■ **Exercise inputs**

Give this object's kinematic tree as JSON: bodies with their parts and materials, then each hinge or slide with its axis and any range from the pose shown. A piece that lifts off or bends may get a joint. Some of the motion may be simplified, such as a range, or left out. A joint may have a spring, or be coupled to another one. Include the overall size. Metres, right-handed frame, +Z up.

--

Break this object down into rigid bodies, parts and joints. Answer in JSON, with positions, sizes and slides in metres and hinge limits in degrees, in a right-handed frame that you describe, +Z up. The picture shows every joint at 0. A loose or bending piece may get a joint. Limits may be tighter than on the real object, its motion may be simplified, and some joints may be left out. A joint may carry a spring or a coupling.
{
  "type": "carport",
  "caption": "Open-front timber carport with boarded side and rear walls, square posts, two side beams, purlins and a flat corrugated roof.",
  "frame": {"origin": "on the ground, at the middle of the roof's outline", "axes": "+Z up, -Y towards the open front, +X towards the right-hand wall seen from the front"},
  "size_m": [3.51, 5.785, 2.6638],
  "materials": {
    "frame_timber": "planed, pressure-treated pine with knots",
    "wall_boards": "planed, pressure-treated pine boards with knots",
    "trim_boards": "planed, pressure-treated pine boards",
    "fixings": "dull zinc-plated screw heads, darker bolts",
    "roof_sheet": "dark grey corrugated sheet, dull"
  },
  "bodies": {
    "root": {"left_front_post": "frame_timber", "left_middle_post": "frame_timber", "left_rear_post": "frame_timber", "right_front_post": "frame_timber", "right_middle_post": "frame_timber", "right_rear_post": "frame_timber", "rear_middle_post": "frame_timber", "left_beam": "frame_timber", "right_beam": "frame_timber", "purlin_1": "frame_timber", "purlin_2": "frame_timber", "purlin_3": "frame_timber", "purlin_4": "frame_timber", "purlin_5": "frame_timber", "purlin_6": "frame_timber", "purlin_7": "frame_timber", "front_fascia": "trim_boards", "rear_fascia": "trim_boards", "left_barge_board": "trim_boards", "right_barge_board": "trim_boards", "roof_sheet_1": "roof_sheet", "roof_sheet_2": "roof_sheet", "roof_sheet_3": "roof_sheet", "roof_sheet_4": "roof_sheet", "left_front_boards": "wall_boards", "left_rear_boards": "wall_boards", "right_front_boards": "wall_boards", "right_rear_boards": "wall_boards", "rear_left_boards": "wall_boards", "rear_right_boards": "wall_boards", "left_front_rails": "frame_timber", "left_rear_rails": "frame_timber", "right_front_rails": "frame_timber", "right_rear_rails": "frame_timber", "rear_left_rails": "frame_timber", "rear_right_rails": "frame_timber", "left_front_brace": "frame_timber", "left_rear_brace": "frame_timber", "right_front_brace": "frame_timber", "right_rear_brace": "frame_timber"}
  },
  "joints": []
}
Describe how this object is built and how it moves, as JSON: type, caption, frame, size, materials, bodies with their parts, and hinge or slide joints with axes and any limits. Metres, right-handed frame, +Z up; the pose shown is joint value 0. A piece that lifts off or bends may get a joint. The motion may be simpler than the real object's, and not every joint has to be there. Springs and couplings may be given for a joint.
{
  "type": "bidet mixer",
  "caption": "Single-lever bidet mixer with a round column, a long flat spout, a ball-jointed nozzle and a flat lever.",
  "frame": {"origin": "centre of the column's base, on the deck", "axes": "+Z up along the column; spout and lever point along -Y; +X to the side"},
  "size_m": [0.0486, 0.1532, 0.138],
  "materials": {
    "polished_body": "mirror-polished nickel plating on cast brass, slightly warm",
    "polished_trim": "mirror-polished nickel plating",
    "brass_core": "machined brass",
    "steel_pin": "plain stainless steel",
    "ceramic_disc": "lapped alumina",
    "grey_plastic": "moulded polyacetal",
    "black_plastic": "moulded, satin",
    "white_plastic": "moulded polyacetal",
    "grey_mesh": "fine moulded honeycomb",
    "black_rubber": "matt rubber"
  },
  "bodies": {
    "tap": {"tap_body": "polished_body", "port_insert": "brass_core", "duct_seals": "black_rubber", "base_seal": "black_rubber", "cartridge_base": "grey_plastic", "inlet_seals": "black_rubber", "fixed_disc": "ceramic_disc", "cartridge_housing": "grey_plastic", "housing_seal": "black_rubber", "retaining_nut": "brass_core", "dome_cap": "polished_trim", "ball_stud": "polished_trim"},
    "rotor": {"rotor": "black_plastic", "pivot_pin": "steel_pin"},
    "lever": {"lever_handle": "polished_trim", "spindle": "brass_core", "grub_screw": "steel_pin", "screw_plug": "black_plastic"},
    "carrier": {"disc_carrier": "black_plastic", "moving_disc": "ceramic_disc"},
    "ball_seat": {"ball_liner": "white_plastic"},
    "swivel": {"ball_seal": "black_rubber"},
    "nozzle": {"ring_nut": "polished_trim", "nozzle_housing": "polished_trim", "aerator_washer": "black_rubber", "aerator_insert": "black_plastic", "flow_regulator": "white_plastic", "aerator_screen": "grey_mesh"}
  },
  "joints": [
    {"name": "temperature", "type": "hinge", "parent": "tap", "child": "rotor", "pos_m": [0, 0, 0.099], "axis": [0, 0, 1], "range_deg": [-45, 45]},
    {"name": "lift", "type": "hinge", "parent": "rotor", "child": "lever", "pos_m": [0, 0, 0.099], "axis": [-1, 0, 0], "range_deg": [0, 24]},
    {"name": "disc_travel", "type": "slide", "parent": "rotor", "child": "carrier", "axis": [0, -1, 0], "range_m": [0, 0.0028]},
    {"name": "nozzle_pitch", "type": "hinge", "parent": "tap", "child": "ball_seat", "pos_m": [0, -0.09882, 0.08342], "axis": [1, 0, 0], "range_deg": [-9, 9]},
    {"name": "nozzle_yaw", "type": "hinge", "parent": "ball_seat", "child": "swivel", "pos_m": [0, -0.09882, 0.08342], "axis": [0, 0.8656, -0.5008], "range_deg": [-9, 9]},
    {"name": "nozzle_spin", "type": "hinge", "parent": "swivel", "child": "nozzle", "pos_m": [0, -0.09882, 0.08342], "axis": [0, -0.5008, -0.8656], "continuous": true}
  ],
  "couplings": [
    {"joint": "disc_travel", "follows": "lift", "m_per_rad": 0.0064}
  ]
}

■ **Stated task**
From the data above, copy out every line with the string "piece" in it.

■ **Task result**
Give this object's kinematic tree as JSON: bodies with their parts and materials, then each hinge or slide with its axis and any range from the pose shown. A piece that lifts off or bends may get a joint. Some of the motion may be simplified, such as a range, or left out. A joint may have a spring, or be coupled to another one. Include the overall size. Metres, right-handed frame, +Z up.
Break this object down into rigid bodies, parts and joints. Answer in JSON, with positions, sizes and slides in metres and hinge limits in degrees, in a right-handed frame that you describe, +Z up. The picture shows every joint at 0. A loose or bending piece may get a joint. Limits may be tighter than on the real object, its motion may be simplified, and some joints may be left out. A joint may carry a spring or a coupling.
Describe how this object is built and how it moves, as JSON: type, caption, frame, size, materials, bodies with their parts, and hinge or slide joints with axes and any limits. Metres, right-handed frame, +Z up; the pose shown is joint value 0. A piece that lifts off or bends may get a joint. The motion may be simpler than the real object's, and not every joint has to be there. Springs and couplings may be given for a joint.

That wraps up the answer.